Thank you @Isaac! I will test it out on target wikis.

@Isaac I ran the code on Russian and Portuguese Wikipedia and was able to get the baselines stats for media additions. I also able to use this on Cebuano Wikipedia to count the images added by Lsj-bot, which the images were all added to the image gallery.

Also for media extensions, I pulled the following from mediawiki_image table and add some to the list:

IMAGE_EXTENSIONS: ['.jpg', '.png', '.svg', '.gif', '.jpeg', '.tif', '.bmp', '.webp', '.xcf']
VIDEO_EXTENSIONS = ['.ogv', '.webm', '.mpg', '.mpeg']
AUDIO_EXTENSIONS = ['.ogg', '.mp3', '.mid', '.webm', '.flac', '.wav', '.oga']

I ran the code on Russian and Portuguese Wikipedia and was able to get the baselines stats for media additions. I also able to use this on Cebuano Wikipedia to count the images added by Lsj-bot, which the images were all added to the image gallery.

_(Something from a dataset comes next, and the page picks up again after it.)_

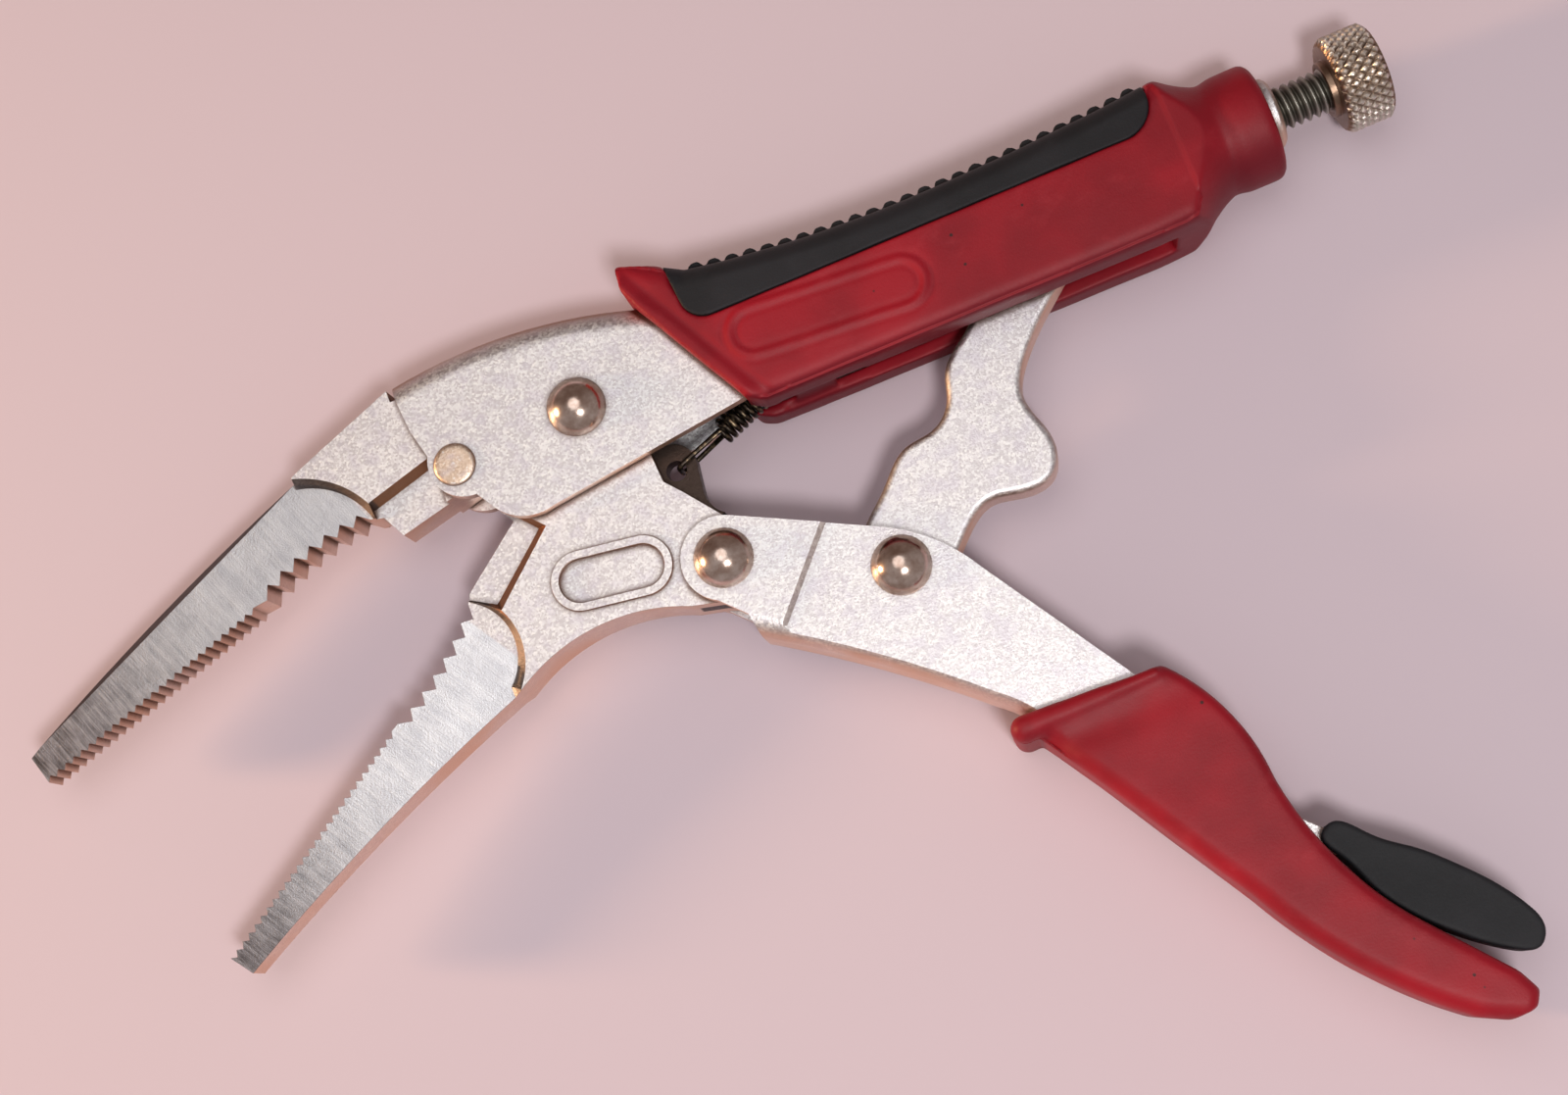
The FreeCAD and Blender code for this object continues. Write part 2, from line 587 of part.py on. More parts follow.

That's awesome! Did you stick to a single month's worth of data or scale up? If so, how long did it take (not a big deal if you don't remember)?

Also for media extensions, I pulled the following from mediawiki_image table and add some to the list:

Thanks for sharing this back -- I'll update my code as well.

I ran the code on Russian and Portuguese Wikipedia and was able to get the baselines stats for media additions. I also able to use this on Cebuano Wikipedia to count the images added by Lsj-bot, which the images were all added to the image gallery.

That's awesome! Did you stick to a single month's worth of data or scale up? If so, how long did it take (not a big deal if you don't remember)?

i ran a single month's worth of data, but for both two wikis at the same time. it took a little less than 1 hour.

i ran a single month's worth of data, but for both two wikis at the same time. it took a little less than 1 hour.

@cchen Awesome, that's good to hear! I'm resolving this task then but don't hesitate to reach out if you notice any bugs / edge cases or have any other questions. I'm more than happy to do any code review etc. too for the analysis as needed / desired.